Werner entered his third season in 2015 clearly at a career crossroads. He never saw year 4. The team parted ways with its 2013 first-round pick (No. 24 overall) in March 2016, its patience at an end for a pass-rush threat that produced just 6.5 sacks in 38 games.

We’re not predicting a similar fate for Dorsett, but again, how long before the Colts grow weary of waiting for him to emerge?

Perhaps more important, how does new general manager Chris Ballard view Dorsett? As a playmaker who has lacked the proper coaching? Or as a wideout whose rare speed blinded the Colts’ personnel staff to his other deficiencies?

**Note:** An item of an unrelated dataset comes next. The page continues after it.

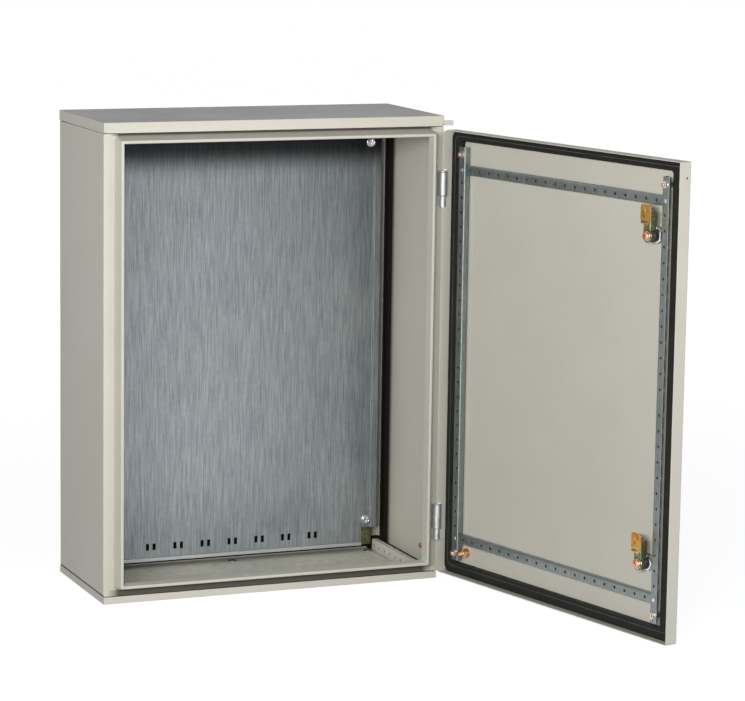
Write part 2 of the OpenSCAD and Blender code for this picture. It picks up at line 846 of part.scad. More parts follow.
// Calls its children at the four studs that hold the vertical rails
module at_rail_studs() {
    for (x = [rail_hinge_x, rail_latch_x], z = stud_z) translate([x, 0, z]) children();
}

module rail_studs() {
    color("#b06a3a") door_place() at_rail_studs() {
        bar_y(stud_collar_r, skin_in, rail_face - rail_t);
        bar_y(m6_r, skin_in, rail_face + m6_nut_h + 3);
    }
}

module rail_nuts() {
    color("#c9cbcc") door_place() at_rail_studs() difference() {
        hex_y(m6_nut, rail_face, rail_face + m6_nut_h);
        bar_y(m6_r + 0.05, rail_face - 1, rail_face + m6_nut_h + 1);
    }
}

module on_door_skin() {
    translate([door_earth_x, skin_in, door_earth_z]) children();
}

module door_earth_stud() {
    color("#b06a3a") door_place() on_door_skin() earth_stud();
}

module door_earth_nut() {
    color("#c9a25a") door_place() on_door_skin() earth_nut();
}

// ---------- door side of the hinges ----------

// Height above the base of a knuckle's foot
function knuckle_z(z) = z - hinge_step - knuckle_len;

// Knuckle on a short leaf that is welded to the inner face of the hinge-side return
module door_leaf(z) {
    foot = knuckle_z(z);
    leaf_y = skin_in + gasket_t + play;
    leaf_x = door_edge - sheet_t - leaf_t;
    difference() {
        union() {
            translate([0, 0, at(foot)]) cylinder(r = knuckle_r, h = knuckle_len);
            translate([leaf_x, leaf_y, at(foot)]) cube([leaf_t, -leaf_y - pin_r - 0.5, knuckle_len]);
        }
        translate([0, 0, at(foot) - 1]) cylinder(r = pin_r + 0.02, h = knuckle_len + 2);
    }
}

module door_leaf_upper() {
    color("#cfd2d4") door_place() door_leaf(hinge_feet[1]);
}

module door_leaf_lower() {
    color("#cfd2d4") door_place() door_leaf(hinge_feet[0]);
}

module hinge_pins() {
    foot = -hinge_step - knuckle_len;
    color("#d7d9da") door_place() for (z = hinge_feet)
        translate([0, 0, at(z)]) {
            translate([0, 0, foot]) cylinder(r = pin_r, h = barrel_len + play - foot);
            translate([0, 0, barrel_len + play]) cylinder(r = pin_head_r, h = pin_head_h);
        }
}

module hinge_washers() {
    color("#d7d9da") door_place() for (z = hinge_feet)
        translate([0, 0, at(z) - play - washer_t]) difference() {
            cylinder(r = washer_r, h = washer_t);
            translate([0, 0, -1]) cylinder(r = pin_r + 0.05, h = washer_t + 2);
        }
}

// ---------- latches ----------

module lock_housings() {
    color("#3a3c3e") door_place() at_latches() difference() {
        union() {
            bar_y(collar_r, skin_out - collar_h, skin_out);
            bar_y(housing_r, skin_out, skin_in + housing_in);
        }
        bar_y(insert_r + insert_fit, skin_out - collar_h - 1, skin_in + housing_in + 1);
    }
}

module lock_nuts() {
    color("#c9cbcc") door_place() at_latches() difference() {
        union() {
            bar_y(collar_r, skin_in, skin_in + 1.5);
            hex_y(lock_nut_af, skin_in + 1.5, skin_in + 1.5 + lock_nut_h);
        }
        bar_y(housing_r + 0.05, skin_in - 1, skin_in + lock_nut_h + 3);
    }
}

// Turning insert with a double-bit key recess outside and a square end inside
module latch_insert(z) {
    door_place() translate([latch_x, 0, at(z)]) difference() {
        union() {
            bar_y(insert_r, skin_out - collar_h + 1, skin_in + housing_in);
            bar_y(insert_r + 1.5, skin_in + housing_in + play, skin_in + hub_rise);
            bar_y(insert_r - 1, skin_in + housing_in - 1, skin_in + hub_rise);
            translate([0, skin_in + hub_rise + cam_t / 2, 0])
                cube([square_w, cam_t, square_w], center = true);
        }
        difference() {
            bar_y(key_r + 1, skin_out - collar_h, skin_out + 8);
            bar_y(key_r - 1.8, skin_out - collar_h - 1, skin_out + 9);
        }
    }
}

module upper_insert() {
    color("#8a8c8e") latch_insert(latch_feet[1]);
}

module lower_insert() {
    color("#8a8c8e") latch_insert(latch_feet[0]);
}

// Cam with a joggle, so that its tongue passes behind the inner return, and a folded side flange
module latch_cam(z) {
    hub_y = skin_in + hub_rise;
    tongue_y = skin_in + tongue_rise;
    door_place() translate([latch_x, 0, at(z)]) difference() {
        union() {
            bar_y(neck_w / 2 + 1.5, hub_y, hub_y + cam_t);
            translate([-neck_w / 2, hub_y, 0]) cube([neck_w, cam_t, joggle_at]);
            translate([-neck_w / 2, hub_y, joggle_at - cam_t])
                cube([neck_w, tongue_y + cam_t - hub_y, cam_t]);
            front_view(tongue_y, tongue_y + cam_t)
                rounded_rect(-tongue_w / 2, joggle_at - cam_t, tongue_w / 2, cam_len, 3);
            translate([-tongue_w / 2, tongue_y + cam_t - cam_flange, cam_flange_z])
                cube([cam_t, cam_flange, cam_flange_len]);
        }
        translate([0, hub_y, 0]) cube([square_w + 0.2, 3 * cam_t, square_w + 0.2], center = true);
    }
}

module upper_cam() {
    color("#8a7f3f") latch_cam(latch_feet[1]);
}

module lower_cam() {
    color("#8a7f3f") latch_cam(latch_feet[0]);
}

module cam_screw(z) {
    y0 = skin_in + hub_rise + cam_t;
    door_place() translate([latch_x, 0, at(z)]) difference() {
        union() {
            bar_y(6.5, y0, y0 + 1.2);
            hex_y(m6_nut, y0 + 1.2, y0 + 5);
        }
        bar_y(2, y0 + 3, y0 + 6);
    }
}

module upper_cam_screw() {
    color("#c79a55") cam_screw(latch_feet[1]);
}

module lower_cam_screw() {
    color("#c79a55") cam_screw(latch_feet[0]);
}

body_shell();
front_frame();
top_cover();
cover_lug();
bottom_cover();
rear_strips();
gland_plate();
gland_gasket();
gland_screws();
mounting_plate();
plate_brackets();
plate_spacers();
plate_screws();
plate_nuts();
depth_rail_bottom_left();
depth_rail_bottom_right();
depth_rail_top_left();
depth_rail_top_right();
body_earth_bush();
hinge_leaf_upper();
hinge_leaf_lower();
hinge_studs();
hinge_nuts();
door_panel();
door_gasket();
door_rail_hinge_side();
door_rail_latch_side();
door_rail_top();
door_rail_bottom();
rail_rivets();
rail_studs();
rail_nuts();
door_earth_stud();
door_earth_nut();
door_leaf_upper();
door_leaf_lower();
hinge_pins();
hinge_washers();
lock_housings();
lock_nuts();
upper_insert();
upper_cam();
upper_cam_screw();
lower_insert();
lower_cam();
lower_cam_screw();
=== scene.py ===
# %% [markdown]
# # A steel wall enclosure with its door open
# The cabinet is folded from painted sheet, the plate inside it is galvanised, and the door
# carries a foam gasket, a perforated frame and two quarter-turn latches.
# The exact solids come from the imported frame. Here they get rolled edges, foam, threads and
# finishes. All lengths are in metres, and +Z is up.

import json
import math

import bmesh
import bpy
from mathutils import Matrix, Vector


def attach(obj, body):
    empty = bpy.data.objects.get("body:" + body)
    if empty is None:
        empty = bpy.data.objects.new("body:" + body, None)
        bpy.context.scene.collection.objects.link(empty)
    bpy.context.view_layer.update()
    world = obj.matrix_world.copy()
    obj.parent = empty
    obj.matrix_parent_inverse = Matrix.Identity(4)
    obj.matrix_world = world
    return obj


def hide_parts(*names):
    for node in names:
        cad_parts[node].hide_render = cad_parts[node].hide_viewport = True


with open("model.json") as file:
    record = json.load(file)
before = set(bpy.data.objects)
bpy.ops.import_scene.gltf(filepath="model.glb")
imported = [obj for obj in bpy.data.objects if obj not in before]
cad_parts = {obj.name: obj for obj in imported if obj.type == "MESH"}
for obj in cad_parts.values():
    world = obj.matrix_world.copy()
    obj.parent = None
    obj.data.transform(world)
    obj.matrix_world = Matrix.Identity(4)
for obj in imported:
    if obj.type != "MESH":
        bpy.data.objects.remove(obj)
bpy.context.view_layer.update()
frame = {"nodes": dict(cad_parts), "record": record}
NODES = frame["nodes"]
BODIES = frame["record"]["behaviour"]["bodies"]
BODY_OF = {node: body for body, members in BODIES.items() for node in members}

# %% [markdown]
# ## Node helpers
# A material is a chain of small nodes. Two short functions keep that chain readable: one joins
# a source to an input, the other adds a node together with everything that feeds it.

# %% Helpers for node trees


def join(tree, source, target):
    """Links a socket, or a node's first output, to an input; a plain value is written on it."""
    if isinstance(source, bpy.types.Node):
        source = source.outputs[0]
    if isinstance(source, bpy.types.NodeSocket):
        tree.links.new(source, target)
    elif target.type == "RGBA" and len(source) == 3:
        target.default_value = (*source, 1.0)
    else:
        target.default_value = source


def add(tree, kind, *feeds, **settings):
    """Adds a node. Feeds go to its inputs in order; a setting names a property or an input."""
    made = tree.nodes.new(kind)
    for name, value in settings.items():
        if hasattr(made, name):
            setattr(made, name, value)
        else:
            join(tree, value, made.inputs[name.replace("_", " ")])
    for target, value in zip(made.inputs, feeds):
        join(tree, value, target)
    return made


def object_place(tree):
    return add(tree, "ShaderNodeTexCoord").outputs["Object"]


def split(tree, vector):
    return add(tree, "ShaderNodeSeparateXYZ", vector).outputs


def noise(tree, place, scale, detail, **settings):
    return add(tree, "ShaderNodeTexNoise", Vector=place, Scale=scale, Detail=detail, **settings)


def ramp(tree, factor, *colours):
    """A colour ramp from (place, colour) pairs."""
    made = add(tree, "ShaderNodeValToRGB", factor)
    line = made.color_ramp
    while len(line.elements) < len(colours):
        line.elements.new(0.5)
    for element, (place, colour) in zip(line.elements, colours):
        element.position = place
        element.color = (*colour, 1.0)
    return made.outputs["Color"]


def grey(value):
    return (value, value, value)


def spread(tree, value, low, high, out_low=0.0, out_high=1.0):
    """Stretches a value's range, with both ends held."""
    return add(tree, "ShaderNodeMapRange", value, low, high, out_low, out_high, clamp=True).outputs[0]


def maths(tree, operation, a, b):
    return add(tree, "ShaderNodeMath", a, b, operation=operation).outputs[0]


def times(tree, a, b):
    return maths(tree, "MULTIPLY", a, b)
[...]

Ballard’s assessment of his inherited receiver could impact his approach to the April 27-29 draft. If he sees Dorsett on the verge of breakout third season, the Colts’ receiver corps is solid with T.Y. Hilton, Donte Moncrief, Chester Rogers and Dorsett. If not, add receiver to Ballard’s “To Do’’ list.

After the team wrapped up a second straight 8-8, non-playoff season in early January, Dorsett insisted he saw progress in his game from year 1 to year 2.

“Definitely making progress,’’ he said. “I played 15 games; I missed six or seven last year. I think I finished the season strong.

“I’m just trying to get better as a player. I think I got better.’’

There was a bump in production: 33 receptions after 18 as a rookie, 528 yards after 225 in ’15 and two TDs after one in his first season.

But it seemed as if Dorsett was a feast-or-phantom talent. He generated four of the Colts’ six receptions that covered at least 50 yards. Only Baltimore’s Mike Wallace, with five, had more. Dorsett averaged 16.0 yards on his 33 receptions, 8th-best in the league. Three-time Pro Bowl teammate T.Y. Hilton ranked 10th at 15.9.

Too often, though, Dorsett was a non-factor. He had two catches or fewer in nine games. Most distressing was Dorsett’s inability to step up in six games he was Andrew Luck’s No. 2 option while Donte Moncrief was out with injuries. His six-game output: 20 targets, 13 catches, 235 yards, two TDs.

Also, Dorsett and Luck never seemed in sync. Luck’s passer rating (83.2) and completion percentage (55.9) when targeting Dorsett were among his lowest within the framework of the offense.

Dorsett understands he’ll be the object of criticism until his numbers approach his draft status.

“I can’t help that,’’ he said last season. “It doesn’t matter to me. Other people, people they’re fans, look at me and ‘Oh, this guy has to come in and be this or that.’ It is what it is.

“I came here and accepted my role. That’s the role they give me and I go out and do it to the best of my ability. Everybody is going to get criticized. It’s a social media world.’’

It’s also a comparative world, and it’s not unreasonable to expect Dorsett’s progress to mirror that of another former Miami standout and Colts’ first-round pick. That would be Reggie Wayne, the 30th overall pick in 2001.

Wayne’s first two seasons: 27 receptions, 345 yards and no TDs in ’01; 49 receptions, 716 yards, 4 TDs in ’02. Then a major bump in year 3: 68 receptions, 838 yards, 7 TDs. Seven consecutive 1,000-yard seasons followed.

“I just want to go back to the drawing board. I definitely want to improve as a player and a person,’’ Dorsett said. “There’s definitely more I can do.